Napolitano pur appartenendo ad una parte politica, è stato uomo delle istituzioni. Impeccabile presidente della Camera dei deputati tra il ‘92 e il ‘94, in una fase tra le più difficili della storia della Repubblica, ministro degli Interni dal ‘96 al ‘98, presidente della Repubblica dal 2006 al 2015, gli anni della grande crisi finanziaria. Fu grazie alla sua energica iniziativa che il Paese riuscì ad affrontare il passaggio dell’autunno 2011 quando l’intreccio inestricabile tra crisi finanziaria e collasso politico istituzionale sembrava condurre l’Italia al fallimento.
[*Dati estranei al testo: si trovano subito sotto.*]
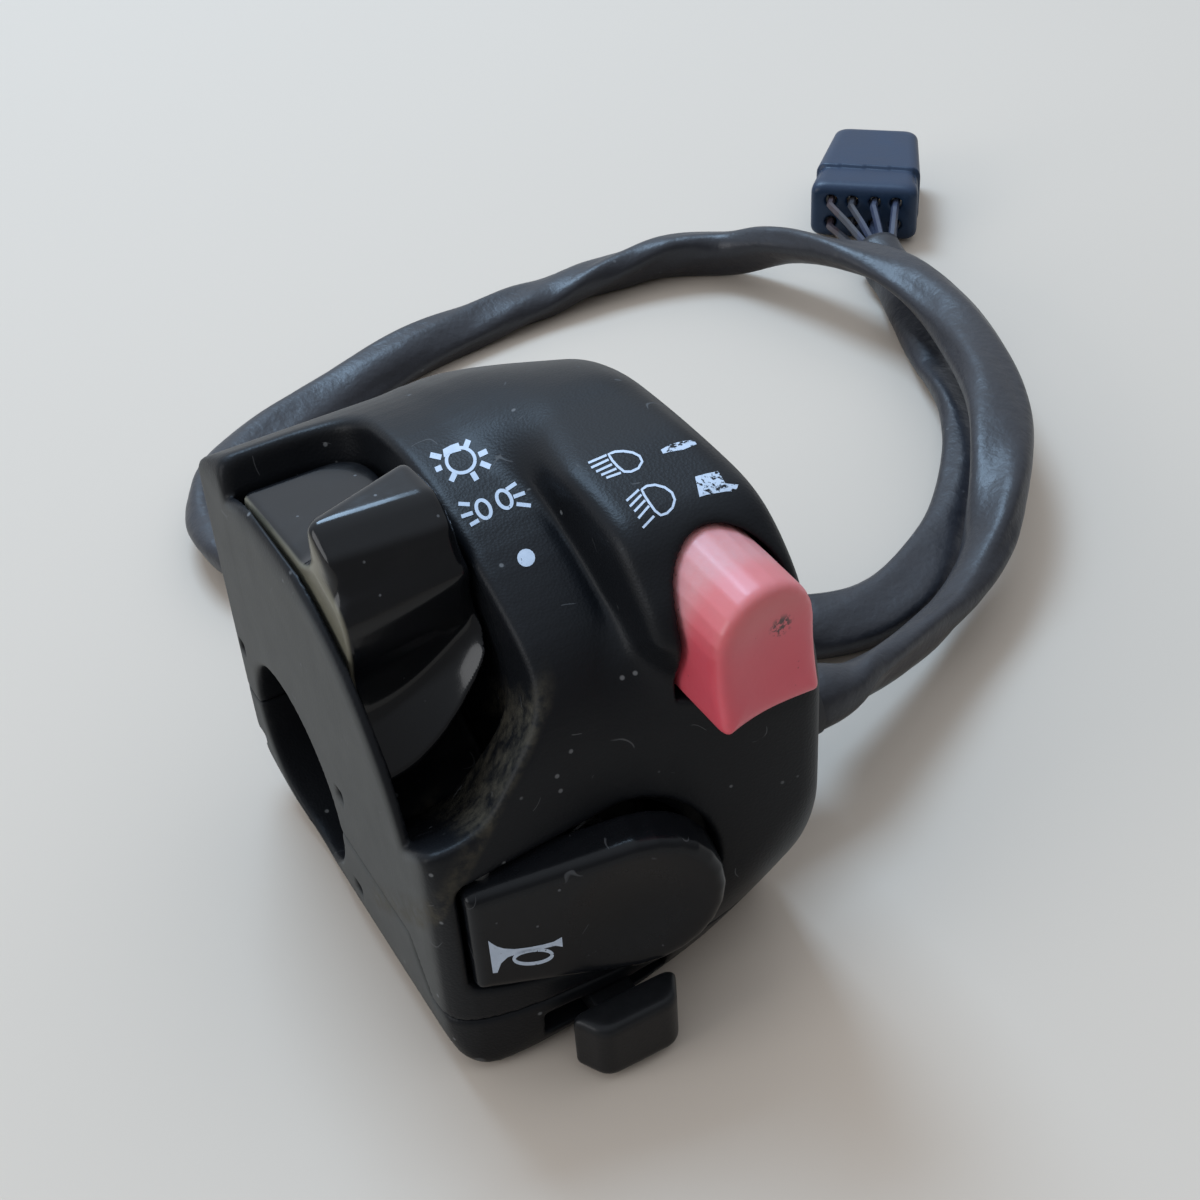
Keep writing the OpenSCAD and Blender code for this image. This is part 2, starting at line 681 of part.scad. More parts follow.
// Turn-signal knob and its sliding carriage
module turn_knob() {
  front = knob_wall_y - knob_stand - knob_depth;
  root = knob_wall_y - knob_stand;
  color([0.03, 0.03, 0.035])
  union() {
    translate([knob_x, 0, knob_low]) linear_extrude(knob_h)
      polygon([
        [-knob_w / 2, root], [-knob_w / 2, root - 0.8], [-knob_face_w / 2 - 0.5, front + 0.4],
        [-knob_face_w / 2, front], [knob_face_w / 2, front], [knob_face_w / 2 + 0.5, front + 0.4],
        [knob_w / 2, root - 0.8], [knob_w / 2, root]
      ]);
    block(knob_x - stem_w / 2, knob_x + stem_w / 2, root, stem_end, stem_low, stem_high);
  }
}
module turn_carriage() {
  color([0.85, 0.85, 0.8])
  difference() {
    block(
      knob_x - carriage_w / 2, knob_x + carriage_w / 2, carriage_front, carriage_back,
      carriage_low, carriage_high
    );
    block(
      knob_x - stem_w / 2 - stem_fit, knob_x + stem_w / 2 + stem_fit, carriage_front - past,
      pocket_end, stem_low - stem_fit, stem_high + stem_fit
    );
    rod_y(carriage_back - detent_depth, carriage_back + past, ball_r + fit, detent_x, detent_z);
  }
}
module turn_spring() {
  color([0.75, 0.75, 0.78])
  rod_y(stem_end, pocket_end, 1, knob_x, (stem_low + stem_high) / 2);
}
module turn_detent_ball() {
  color([0.8, 0.8, 0.82])
  translate([detent_x, rail_y - ball_r - 0.06, detent_z]) sphere(r = ball_r);
}
module turn_detent_spring() {
  color([0.75, 0.75, 0.78])
  rod_y(carriage_back - detent_depth, rail_y - 2 * ball_r - 0.06, ball_r * 0.8, detent_x, detent_z);
}
module turn_rail() {
  color([0.6, 0.6, 0.62])
  difference() {
    block(knob_x - 11, knob_x + 11, rail_y, rail_y + rail_t, floor_z + wall, turn_board_z - 0.4);
    for (x = [-knob_travel, 0, knob_travel])
      rod_z(floor_z, turn_board_z, 0.7, detent_x + x, rail_y);
  }
}
module turn_wiper() {
  color([0.8, 0.6, 0.25])
  union() {
    block(knob_x - 3.6, knob_x + 3.6, -30, -26.5, carriage_high, carriage_high + 0.3);
    for (x = [-3, 0, 3])
      block(knob_x + x - 0.5, knob_x + x + 0.5, -29.4, -27, carriage_high + 0.3, turn_board_z - 0.4);
  }
}
module turn_board() {
  color([0.45, 0.3, 0.15])
  difference() {
    block(
      knob_x - turn_board_w / 2 - 1, knob_x + turn_board_w / 2, turn_board_front, turn_board_back,
      turn_board_z, turn_board_z + turn_board_t
    );
    for (p = turn_posts)
      rod_z(turn_board_z - past, turn_board_z + turn_board_t + past, board_screw_r + fit, p[0], p[1]);
    for (s = clamp_spots)
      rod_z(turn_board_z - past, turn_board_z + turn_board_t + past, boss_r + gap, s[0], s[1]);
  }
}
module turn_pads() {
  color([0.85, 0.55, 0.3])
  for (x = [-7, -2.3, 2.3, 7])
    rod_z(turn_board_z + turn_board_t, turn_board_z + turn_board_t + 0.6, 1.1, knob_x + x, -26.5);
}

// Fasteners
module board_screws() {
  color([0.7, 0.7, 0.72]) {
    for (p = light_posts) {
      rod_x(light_board_x - 2, light_board_x + board_t, board_screw_r, p[0], p[1]);
      rod_x(light_board_x + board_t, light_board_x + board_t + 1, 1.8, p[0], p[1]);
    }
    for (p = turn_posts) {
      rod_z(turn_board_z - 3, turn_board_z + turn_board_t, board_screw_r, p[0], p[1]);
      rod_z(turn_board_z + turn_board_t, turn_board_z + turn_board_t + 1, 1.8, p[0], p[1]);
    }
  }
}
module clamp_screws() {
  head = screw_seat - screw_head_h;
  color([0.7, 0.7, 0.72])
  for (s = clamp_spots) {
    rod_z(screw_seat, clamp_top - 0.4, screw_r, s[0], s[1]);
    difference() {
      rod_z(head, screw_seat, screw_head_r, s[0], s[1]);
      block(s[0] - 2.4, s[0] + 2.4, s[1] - 0.5, s[1] + 0.5, head - past, head + 1.2);
      block(s[0] - 0.5, s[0] + 0.5, s[1] - 2.4, s[1] + 2.4, head - past, head + 1.2);
    }
  }
}

// A tube swept along points, closed at both ends
function unit(v) = v / norm(v);
function heading(p, i) = unit(p[min(i + 1, len(p) - 1)] - p[max(i - 1, 0)]);
function across(t) = unit(cross(t, abs(t[2]) > 0.9 ? [1, 0, 0] : [0, 0, 1]));
module sweep(path, r, sides) {
  rings = [
    for (i = [0 : len(path) - 1])
      let (t = heading(path, i), n = across(t), b = cross(n, t))
      for (k = [0 : sides - 1]) path[i] + r * (cos(360 * k / sides) * n + sin(360 * k / sides) * b)
  ];
  faces = [
    [for (k = [0 : sides - 1]) k],
    for (i = [0 : len(path) - 2])
      for (k = [0 : sides - 1])
        let (a = i * sides + k, b = i * sides + (k + 1) % sides)
        each [[a, a + sides, b], [b, a + sides, b + sides]],
    [for (k = [sides - 1 : -1 : 0]) (len(path) - 1) * sides + k]
  ];
  polyhedron(points = rings, faces = faces, convexity = 10);
}
wire_in = half_w - 2 * wall;
wire_stop = wire_in - 0.5;
wire_front = dip_shelf_front - wire_r - gap;
wire_paths = [
  [
    [1.4, -24.5, -3.3], [6, -25.5, -2.6], [wire_stop - 4, -23.8, -2.6],
    [wire_stop, grommet_y - 1.4, grommet_z - 1]
  ],
  [
    [6, -26, 4], [9.6, -25.8, 3.8], [wire_stop - 2.2, -23.2, 2],
    [wire_stop, grommet_y - 0.2, grommet_z + 1.6]
  ],
  [
    [wire_stop - 0.8, wire_front, 12], [wire_stop - 1.2, wire_front, 8], [wire_stop - 0.4, wire_front, 3.5],
    [wire_stop, grommet_y + 1.7, grommet_z - 0.9]
  ]
];
module inner_wires() {
  color([0.2, 0.25, 0.6])
  for (p = wire_paths) sweep(p, wire_r, 8);
}

module wire_grommet() {
  color([0.04, 0.04, 0.04])
  translate([0, grommet_y, grommet_z]) rotate([0, 90, 0]) rotate_extrude()
    polygon([
      [0, wire_in], [grommet_hole_r - fit, wire_in], [grommet_hole_r - fit, half_w], [5.4, half_w],
      [5.4, half_w + 1.4], [4.9, half_w + 1.9], [4.9, half_w + 3.4], [4.3, half_w + 4],
      [4.7, half_w + 4.8], [4.6, half_w + 6.2], [4.1, half_w + 6.8], [4.5, half_w + 7.6],
      [4.3, half_w + 9], [sleeve_r + 0.2, half_w + 9.8], [sleeve_r + 0.1, sleeve_start], [0, sleeve_start]
    ]);
}
module harness_sleeve() {
  color([0.07, 0.07, 0.08]) sweep(route, sleeve_r, sleeve_sides);
}

// Connector and its wires
module plug_place() {
  translate([plug_at[0], plug_at[1], floor_z]) rotate([0, 0, plug_angle]) children();
}
// The connector narrows a little towards its mouth
module plug_outline(inset) {
  back = plug_w / 2 - inset;
  front = back - plug_taper;
  over = inset > 0 ? past : 0;
  polygon([
    [-plug_len / 2, -back], [plug_len / 2, -front], [plug_len / 2 + over, -front],
    [plug_len / 2 + over, front], [plug_len / 2, front], [-plug_len / 2, back]
  ]);
}
module plug_housing() {
  color([0.06, 0.09, 0.16])
  plug_place() difference() {
    union() {
      translate([0, 0, 0.3]) linear_extrude(plug_h - 0.3) plug_outline(0);
      block(-2, 6, -2.4, 2.4, plug_h, plug_h + 1.2);
    }
    translate([0, 0, 0.3 + plug_wall]) linear_extrude(plug_h - 0.3 - 2 * plug_wall) intersection() {
      plug_outline(plug_wall);
      translate([-plug_len / 2 + plug_floor, -plug_w]) square(2 * plug_w);
    }
    for (y = plug_rows)
      for (z = [3.4, 7.2])
        rod_x(-plug_len / 2 - past, -plug_len / 2 + plug_floor + past, wire_r + fit, y, z);
  }
}
module plug_terminals() {
  color([0.8, 0.75, 0.6])
  plug_place()
  for (y = plug_rows)
    for (z = [3.4, 7.2])
      block(-plug_len / 2 + plug_floor, plug_len / 2 - 6, y - 0.8, y + 0.8, z - 0.4, z + 0.4);
}
sleeve_end = route[len(route) - 1];
module plug_wires() {
  color([0.1, 0.15, 0.5])
  for (y = plug_rows)
    for (z = [3.4, 7.2])
      let (
        c = cos(plug_angle),
        s = sin(plug_angle),
        h = -plug_len / 2,
        d = [-s * y, c * y, floor_z + z],
        e = [plug_at[0] + c * (h + plug_floor), plug_at[1] + s * (h + plug_floor), 0] + d,
        m = [plug_at[0] + c * (h - 1.5), plug_at[1] + s * (h - 1.5), 0] + d,
        a = sleeve_end + [-s * y * 0.38, c * y * 0.38, (z - 5.3) * 0.6]
      )
      sweep([a, (a + m) / 2 + [0, 0, 0.2], m, e], wire_r, 6);
}

upper_shell();
lower_shell();
light_lever();
light_rotor();
light_screw();
light_wiper();
light_detent_ball();
light_detent_spring();
light_board();
light_pads();
dip_button();
dip_plunger();
dip_spring();
dip_body();
dip_contacts();
horn_button();
horn_pin();
horn_spring();
horn_blade();
horn_contact();
turn_knob();
turn_carriage();
turn_spring();
turn_detent_ball();
turn_detent_spring();
turn_rail();
turn_wiper();
turn_board();
turn_pads();
board_screws();
clamp_screws();
inner_wires();
wire_grommet();
harness_sleeve();
plug_wires();
plug_housing();
plug_terminals();
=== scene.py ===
"""Looks of a handlebar switch cluster: shells, lever, buttons, printed symbols, harness and connector.

Lengths are in millimetres in the part's own frame until a mesh is made, and in metres after that.
"""

import math

import bpy
import numpy as np
from mathutils import Matrix, Vector
from mathutils.bvhtree import BVHTree


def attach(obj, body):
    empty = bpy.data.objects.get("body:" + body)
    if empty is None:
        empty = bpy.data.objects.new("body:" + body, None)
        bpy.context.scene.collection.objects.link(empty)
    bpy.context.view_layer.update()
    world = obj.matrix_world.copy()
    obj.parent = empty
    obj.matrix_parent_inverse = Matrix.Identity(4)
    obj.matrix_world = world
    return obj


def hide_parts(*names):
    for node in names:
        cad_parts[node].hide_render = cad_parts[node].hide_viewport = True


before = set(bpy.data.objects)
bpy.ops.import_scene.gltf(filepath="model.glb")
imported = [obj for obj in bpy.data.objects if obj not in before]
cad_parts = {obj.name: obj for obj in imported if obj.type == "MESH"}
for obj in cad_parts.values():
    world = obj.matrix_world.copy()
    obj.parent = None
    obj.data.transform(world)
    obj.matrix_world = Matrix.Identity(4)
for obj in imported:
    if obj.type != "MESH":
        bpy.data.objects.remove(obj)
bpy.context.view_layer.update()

MM = 0.001

# Driving dimensions, as in the part's source
HALF_W = 20.5
FLOOR_Z = -14.0
BAR_R = 11.1
WALL = 2.2
PARTING_STEP = 6.2
LEVER_L, LEVER_R = -18.9, -6.2
RECESS_L, RECESS_R = -19.2, -5.9
PIVOT_Y, PIVOT_Z = -5.0, 20.0
HUB_R = 4.0
DIP_X, DIP_Z, DIP_W, DIP_H = 12.0, 23.6, 11.2, 13.8
DIP_BACK_Y = -29.0
HORN_X, HORN_Y, HORN_SLANT = -17.7, -36.8, 13.0
HORN_LEN, HORN_END_R, HORN_THICK = 25.0, 8.5, 4.6
HORN_TOP, HORN_LOW, HORN_MID_Z = 11.4, -1.2, 4.4
KNOB_X, KNOB_ROOT, KNOB_FRONT = -4.2, -39.9, -43.9
KNOB_LOW, KNOB_H, KNOB_W, KNOB_FACE_W = -13.3, 7.2, 11.5, 7.4
STEM_W, STEM_LOW, STEM_HIGH, STEM_END = 4.6, -10.8, -8.4, -29.5
SLEEVE_D = 7.5
LIE_Z = FLOOR_Z + SLEEVE_D / 2 + 0.05
EXIT_Y, EXIT_Z = -19.5, -2.0
PLUG_AT, PLUG_ANGLE = (116.5, 85.0), 48.0
PLUG_LEN, PLUG_W, PLUG_H = 21.0, 18.5, 10.4
PLUG_TAPER, PLUG_ROWS = 2.4, (-5.2, -1.8, 1.8, 5.2)


# Camera
IMAGE_SIZE = 1200
FOCAL_PX = 1876.7
SENSOR_MM = 36.0
CAMERA_AT = Vector((-0.056715, -0.143966, 0.138962))
CAMERA_TURN = Vector((2.18523634, -0.611433, 0.21331123))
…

Al Quirinale Giorgio mostrò doti di energia e determinazione nello sforzo teso a richiamare i governi alla realizzazione delle riforme economiche e istituzionali, tra cui quella della giustizia, necessarie al Paese. I suoi appelli furono vanificati dalla selvaggia rissosità tra gli opposti schieramenti. Subirà duri e spesso miserevoli attacchi da parte di destra e populisti di tutte le risme. Ad addolorarlo fino alle lacrime fu la morte improvvisa di Loris D’Ambrosio suo consigliere giuridico, un infaticabile servitore dello Stato sopraffatto fino alla morte da una campagna ingiuriosa e violenta. Agli attacchi sconsiderati, alla fatica, alle amarezze Giorgio saprà resistere. Lo farà con la tenacia e insieme la signorilità che lo ha distinto fino al termine della sua vita.